In Zimbabwe, biobanking awareness and knowledge is limited. Most existing activities are isolated individual efforts, sometimes without adequate ethical, legal, and governance frameworks and with limited scientific and technical knowledge and expertise. To change this, the African Institute of Biomedical Science and Technology (AiBST) hosted a biobanking course that included research scientists, health care professionals and regulatory authorities. The aim of the course was to combine education, training and knowledge-sharing with engagement, group work and open debate on how best to establish and run biobanks. Matimba et al. (2016) reported on the course, which aimed to support health care and biomedical research in Zimbabwe.1
Lectures ran for 12 hours and included topics such as overall infrastructure needs, fundamental concepts of good biobanking practice, and how to establish and run a biobank. Lectures also discussed governance and management requirements, using qualified staff, and the importance of building trusting collaborations between health care providers and research institutions. Experts presented on issues related to sample quality, standardizing information, and controlling specimen collection, transport conditions, processing, storage and distribution to analytical platforms. Additionally, presenters drew attention to the need for standard operating procedures, quality management systems, and standards and quality assurance as part of best practices guidelines.
The authors noted that the course had a particular focus on context of research and capacity-building networks such as Human Heredity and Health in Africa (H3Africa) and the Biobank and Cohort Building Network (BCNet). They specifically discussed ways in which biobanking could be used, practically, in Zimbabwe with regards to biobanking genomics and pharmacogenomics.
During interactive group sessions, participants developed theoretical frameworks for a number of aspects of biobanking, and then performed SWOT (strengths, weaknesses, opportunities and threats) analyses of their own frameworks. From these sessions, participants agreed on the following:
- Biobanks are invaluable resources, and creating a national network would build enable health care and research groups to build procedural commonality.

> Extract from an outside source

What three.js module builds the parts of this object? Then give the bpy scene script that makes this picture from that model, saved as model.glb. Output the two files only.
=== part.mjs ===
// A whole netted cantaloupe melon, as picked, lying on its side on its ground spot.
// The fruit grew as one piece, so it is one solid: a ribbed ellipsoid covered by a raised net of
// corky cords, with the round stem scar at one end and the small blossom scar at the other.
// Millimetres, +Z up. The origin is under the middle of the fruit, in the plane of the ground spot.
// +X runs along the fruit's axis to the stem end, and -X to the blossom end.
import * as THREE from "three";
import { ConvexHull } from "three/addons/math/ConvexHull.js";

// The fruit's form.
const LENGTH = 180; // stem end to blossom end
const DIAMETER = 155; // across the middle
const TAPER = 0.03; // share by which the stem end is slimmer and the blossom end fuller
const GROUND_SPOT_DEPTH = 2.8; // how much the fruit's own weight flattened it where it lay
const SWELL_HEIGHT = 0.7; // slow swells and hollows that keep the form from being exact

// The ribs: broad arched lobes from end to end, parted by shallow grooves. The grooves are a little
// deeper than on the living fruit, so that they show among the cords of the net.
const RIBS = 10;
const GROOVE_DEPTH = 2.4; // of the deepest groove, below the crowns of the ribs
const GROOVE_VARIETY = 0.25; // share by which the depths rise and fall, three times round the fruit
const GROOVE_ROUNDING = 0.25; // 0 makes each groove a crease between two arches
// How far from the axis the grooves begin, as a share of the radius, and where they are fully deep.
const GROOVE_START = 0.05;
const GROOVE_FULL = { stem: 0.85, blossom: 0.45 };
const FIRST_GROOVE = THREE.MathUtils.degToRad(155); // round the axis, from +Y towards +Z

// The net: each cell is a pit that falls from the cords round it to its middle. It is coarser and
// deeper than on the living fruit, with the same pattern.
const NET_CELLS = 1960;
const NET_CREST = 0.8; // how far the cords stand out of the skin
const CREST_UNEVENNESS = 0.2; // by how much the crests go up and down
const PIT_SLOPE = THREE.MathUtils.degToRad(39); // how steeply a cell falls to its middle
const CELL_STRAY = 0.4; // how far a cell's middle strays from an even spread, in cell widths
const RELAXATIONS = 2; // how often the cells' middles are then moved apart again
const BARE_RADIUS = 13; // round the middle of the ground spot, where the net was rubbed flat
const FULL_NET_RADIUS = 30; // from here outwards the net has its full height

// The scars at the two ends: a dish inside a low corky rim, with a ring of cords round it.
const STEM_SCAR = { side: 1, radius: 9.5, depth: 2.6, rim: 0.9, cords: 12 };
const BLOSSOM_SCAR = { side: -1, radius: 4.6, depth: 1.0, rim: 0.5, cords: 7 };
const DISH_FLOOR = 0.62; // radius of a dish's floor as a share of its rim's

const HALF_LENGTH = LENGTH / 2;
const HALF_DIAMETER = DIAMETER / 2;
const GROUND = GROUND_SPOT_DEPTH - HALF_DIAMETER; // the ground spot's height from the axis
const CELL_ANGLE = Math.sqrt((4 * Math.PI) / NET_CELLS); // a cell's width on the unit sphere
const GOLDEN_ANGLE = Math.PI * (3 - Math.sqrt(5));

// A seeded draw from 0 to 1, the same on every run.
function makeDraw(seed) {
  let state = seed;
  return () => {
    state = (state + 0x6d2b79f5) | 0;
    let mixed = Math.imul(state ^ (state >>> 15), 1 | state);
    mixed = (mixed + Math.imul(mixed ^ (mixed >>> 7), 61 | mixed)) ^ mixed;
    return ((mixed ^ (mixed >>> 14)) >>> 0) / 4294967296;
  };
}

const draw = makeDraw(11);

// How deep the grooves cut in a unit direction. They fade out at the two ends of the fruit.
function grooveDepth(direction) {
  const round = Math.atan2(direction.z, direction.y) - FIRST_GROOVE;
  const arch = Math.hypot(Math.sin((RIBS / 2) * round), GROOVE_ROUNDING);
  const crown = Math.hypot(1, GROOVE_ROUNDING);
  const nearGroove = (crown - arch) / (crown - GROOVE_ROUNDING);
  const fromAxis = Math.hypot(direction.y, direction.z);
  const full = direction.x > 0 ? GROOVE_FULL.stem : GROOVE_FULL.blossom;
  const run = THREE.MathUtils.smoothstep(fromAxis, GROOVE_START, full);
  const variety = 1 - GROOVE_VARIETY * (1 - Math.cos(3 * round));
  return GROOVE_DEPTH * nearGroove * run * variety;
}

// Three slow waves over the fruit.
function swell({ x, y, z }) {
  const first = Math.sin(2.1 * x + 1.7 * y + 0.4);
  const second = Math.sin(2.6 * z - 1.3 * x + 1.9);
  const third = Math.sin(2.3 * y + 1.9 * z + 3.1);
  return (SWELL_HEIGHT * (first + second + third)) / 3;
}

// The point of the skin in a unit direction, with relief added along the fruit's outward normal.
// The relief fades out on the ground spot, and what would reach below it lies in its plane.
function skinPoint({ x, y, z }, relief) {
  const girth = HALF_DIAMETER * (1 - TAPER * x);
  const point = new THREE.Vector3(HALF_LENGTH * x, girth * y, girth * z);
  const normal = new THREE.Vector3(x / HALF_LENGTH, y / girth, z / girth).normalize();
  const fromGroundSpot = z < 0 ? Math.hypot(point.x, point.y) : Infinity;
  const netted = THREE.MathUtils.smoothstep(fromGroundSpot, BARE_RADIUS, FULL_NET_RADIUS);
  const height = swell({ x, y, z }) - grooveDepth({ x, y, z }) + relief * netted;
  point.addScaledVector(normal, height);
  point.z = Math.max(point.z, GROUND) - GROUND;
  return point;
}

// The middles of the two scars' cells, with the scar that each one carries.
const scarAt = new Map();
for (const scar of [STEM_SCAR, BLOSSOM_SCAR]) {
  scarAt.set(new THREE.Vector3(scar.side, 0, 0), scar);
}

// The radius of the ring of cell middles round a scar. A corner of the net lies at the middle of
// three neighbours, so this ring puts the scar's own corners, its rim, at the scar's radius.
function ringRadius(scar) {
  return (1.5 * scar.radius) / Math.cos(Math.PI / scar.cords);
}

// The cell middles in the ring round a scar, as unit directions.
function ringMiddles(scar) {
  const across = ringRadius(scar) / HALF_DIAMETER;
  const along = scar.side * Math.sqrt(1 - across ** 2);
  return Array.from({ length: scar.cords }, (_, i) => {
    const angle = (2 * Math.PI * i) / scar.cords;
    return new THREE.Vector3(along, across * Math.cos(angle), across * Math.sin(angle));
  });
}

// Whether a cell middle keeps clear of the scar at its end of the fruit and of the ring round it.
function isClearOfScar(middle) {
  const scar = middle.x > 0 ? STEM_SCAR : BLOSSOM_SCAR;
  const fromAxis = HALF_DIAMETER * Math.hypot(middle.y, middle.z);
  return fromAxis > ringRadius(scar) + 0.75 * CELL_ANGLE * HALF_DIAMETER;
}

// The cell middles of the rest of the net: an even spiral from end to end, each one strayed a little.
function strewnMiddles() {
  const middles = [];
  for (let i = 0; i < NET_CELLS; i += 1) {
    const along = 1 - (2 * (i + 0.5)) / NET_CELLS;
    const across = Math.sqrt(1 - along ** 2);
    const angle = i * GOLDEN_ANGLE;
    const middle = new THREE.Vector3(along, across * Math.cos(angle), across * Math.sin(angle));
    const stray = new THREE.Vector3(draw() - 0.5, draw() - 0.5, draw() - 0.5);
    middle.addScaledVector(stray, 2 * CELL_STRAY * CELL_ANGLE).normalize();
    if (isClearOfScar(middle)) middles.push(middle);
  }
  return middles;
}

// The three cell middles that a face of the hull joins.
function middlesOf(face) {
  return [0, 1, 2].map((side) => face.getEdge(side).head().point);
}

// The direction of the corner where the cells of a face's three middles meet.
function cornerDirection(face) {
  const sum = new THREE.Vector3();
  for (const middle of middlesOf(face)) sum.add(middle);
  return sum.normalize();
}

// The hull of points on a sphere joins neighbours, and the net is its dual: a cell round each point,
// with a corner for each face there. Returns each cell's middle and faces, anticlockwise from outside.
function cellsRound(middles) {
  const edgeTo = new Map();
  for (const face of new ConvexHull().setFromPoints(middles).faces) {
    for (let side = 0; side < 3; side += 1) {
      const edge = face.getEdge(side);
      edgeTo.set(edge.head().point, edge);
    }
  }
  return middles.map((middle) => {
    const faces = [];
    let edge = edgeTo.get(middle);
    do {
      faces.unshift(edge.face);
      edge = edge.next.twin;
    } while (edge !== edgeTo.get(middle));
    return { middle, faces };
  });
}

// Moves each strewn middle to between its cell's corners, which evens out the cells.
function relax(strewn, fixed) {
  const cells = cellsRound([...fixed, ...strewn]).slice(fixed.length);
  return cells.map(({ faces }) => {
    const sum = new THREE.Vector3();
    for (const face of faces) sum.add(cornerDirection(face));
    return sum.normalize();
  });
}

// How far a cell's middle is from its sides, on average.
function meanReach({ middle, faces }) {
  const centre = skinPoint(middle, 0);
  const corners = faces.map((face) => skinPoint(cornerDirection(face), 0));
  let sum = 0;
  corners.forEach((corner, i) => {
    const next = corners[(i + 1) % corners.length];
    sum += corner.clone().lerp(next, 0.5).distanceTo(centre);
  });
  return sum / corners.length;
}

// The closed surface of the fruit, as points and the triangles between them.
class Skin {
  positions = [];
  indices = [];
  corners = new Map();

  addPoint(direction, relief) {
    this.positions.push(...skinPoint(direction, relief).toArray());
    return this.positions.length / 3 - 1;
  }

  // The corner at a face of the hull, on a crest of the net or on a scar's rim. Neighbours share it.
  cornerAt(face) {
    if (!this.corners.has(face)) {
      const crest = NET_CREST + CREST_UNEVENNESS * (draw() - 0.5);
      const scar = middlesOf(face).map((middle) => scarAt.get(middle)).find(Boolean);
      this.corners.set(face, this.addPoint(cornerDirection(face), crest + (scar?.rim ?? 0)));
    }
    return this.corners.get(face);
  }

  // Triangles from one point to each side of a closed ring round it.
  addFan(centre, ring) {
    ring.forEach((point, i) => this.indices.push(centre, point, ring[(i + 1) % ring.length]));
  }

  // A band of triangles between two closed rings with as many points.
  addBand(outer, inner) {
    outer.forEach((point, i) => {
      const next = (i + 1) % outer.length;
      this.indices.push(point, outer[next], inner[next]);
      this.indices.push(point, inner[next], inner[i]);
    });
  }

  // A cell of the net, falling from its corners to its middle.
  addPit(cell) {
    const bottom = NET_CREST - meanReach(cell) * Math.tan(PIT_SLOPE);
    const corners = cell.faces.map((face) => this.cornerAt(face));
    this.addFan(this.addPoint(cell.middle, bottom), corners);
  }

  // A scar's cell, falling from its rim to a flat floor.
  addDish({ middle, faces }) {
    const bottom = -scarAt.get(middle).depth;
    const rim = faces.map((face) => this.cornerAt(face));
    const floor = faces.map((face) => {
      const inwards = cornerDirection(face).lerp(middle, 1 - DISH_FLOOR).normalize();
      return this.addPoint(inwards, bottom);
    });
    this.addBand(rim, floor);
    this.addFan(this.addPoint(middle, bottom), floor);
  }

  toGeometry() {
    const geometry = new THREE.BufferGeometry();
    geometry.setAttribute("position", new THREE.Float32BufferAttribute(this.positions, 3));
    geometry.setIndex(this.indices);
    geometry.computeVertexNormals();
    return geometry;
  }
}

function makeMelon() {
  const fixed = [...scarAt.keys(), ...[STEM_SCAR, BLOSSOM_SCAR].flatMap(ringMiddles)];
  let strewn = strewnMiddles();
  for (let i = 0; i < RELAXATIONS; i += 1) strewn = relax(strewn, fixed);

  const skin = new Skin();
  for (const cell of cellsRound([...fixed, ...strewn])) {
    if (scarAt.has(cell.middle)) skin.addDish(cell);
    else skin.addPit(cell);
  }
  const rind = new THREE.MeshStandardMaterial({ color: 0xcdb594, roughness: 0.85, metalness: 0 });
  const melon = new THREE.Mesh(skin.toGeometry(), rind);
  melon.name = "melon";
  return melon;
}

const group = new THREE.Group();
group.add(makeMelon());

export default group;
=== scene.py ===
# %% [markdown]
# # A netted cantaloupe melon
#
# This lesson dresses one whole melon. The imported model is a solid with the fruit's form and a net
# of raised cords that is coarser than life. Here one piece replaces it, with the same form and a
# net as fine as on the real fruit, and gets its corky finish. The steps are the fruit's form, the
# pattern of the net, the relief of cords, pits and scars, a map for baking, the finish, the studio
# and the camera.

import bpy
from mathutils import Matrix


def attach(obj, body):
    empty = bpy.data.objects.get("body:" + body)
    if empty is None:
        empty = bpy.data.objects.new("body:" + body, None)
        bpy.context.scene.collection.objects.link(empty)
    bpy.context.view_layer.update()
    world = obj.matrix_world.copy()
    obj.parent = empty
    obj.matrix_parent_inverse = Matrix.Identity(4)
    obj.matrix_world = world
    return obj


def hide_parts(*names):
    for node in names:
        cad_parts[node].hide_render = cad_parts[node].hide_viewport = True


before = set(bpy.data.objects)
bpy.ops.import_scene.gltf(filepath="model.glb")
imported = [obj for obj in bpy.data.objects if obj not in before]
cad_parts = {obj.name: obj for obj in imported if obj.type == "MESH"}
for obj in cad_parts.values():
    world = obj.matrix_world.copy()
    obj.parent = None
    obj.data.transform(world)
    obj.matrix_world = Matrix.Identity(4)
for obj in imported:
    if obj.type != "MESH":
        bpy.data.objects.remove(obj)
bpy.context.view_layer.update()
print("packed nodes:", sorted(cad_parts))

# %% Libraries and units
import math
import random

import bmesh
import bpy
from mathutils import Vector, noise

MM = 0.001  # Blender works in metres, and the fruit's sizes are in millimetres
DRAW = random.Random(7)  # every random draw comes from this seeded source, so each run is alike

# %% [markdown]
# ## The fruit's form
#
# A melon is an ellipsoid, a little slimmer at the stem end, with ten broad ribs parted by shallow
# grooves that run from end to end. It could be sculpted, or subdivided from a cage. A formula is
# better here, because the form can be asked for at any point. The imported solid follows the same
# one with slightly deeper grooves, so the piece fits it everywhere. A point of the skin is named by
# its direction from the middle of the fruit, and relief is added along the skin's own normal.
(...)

A sustainable biobank framework must be based on a professional organization and include health and research professionals with a clear public transparency.
Zimbabwe has a strong and functional health care system and the potential for well-educated people to be trained in biobanking.
- Zimbabwe needs a clear regulatory and policy framework that supports biobanking for transnational networks and multicenter projects.
Parcipants also established working groups to address biobanking definitions and scope, biobank governance, bioethical guidelines, infrastructural and technical requirements, financial requirements, and intellectual property.
The authors note that the course was a first step in bringing together health professionals and researchers to build biobanking capacity in Zimbabwe. There remain technicalities around more advanced biobanking issues, specific to Zimbabwe, such as high ambient temperature, poor transport logistics and an unreliable power supply. They also acknowledge that Zimbabwe will need a leadership team to drive biobanking beyond the course. Nonetheless, Matimba et al. state that the course was highly successful, with potential future opportunities to collaborate with existing African-focused network initiatives such as H3Africa and BCNET.
1. Matimba, A., at al. (2016) “Practical approach to biobanking in Zimbabwe: Establishment of an inclusive stakeholder framework,” Biopreservation and Biobanking [Epub ahead of print].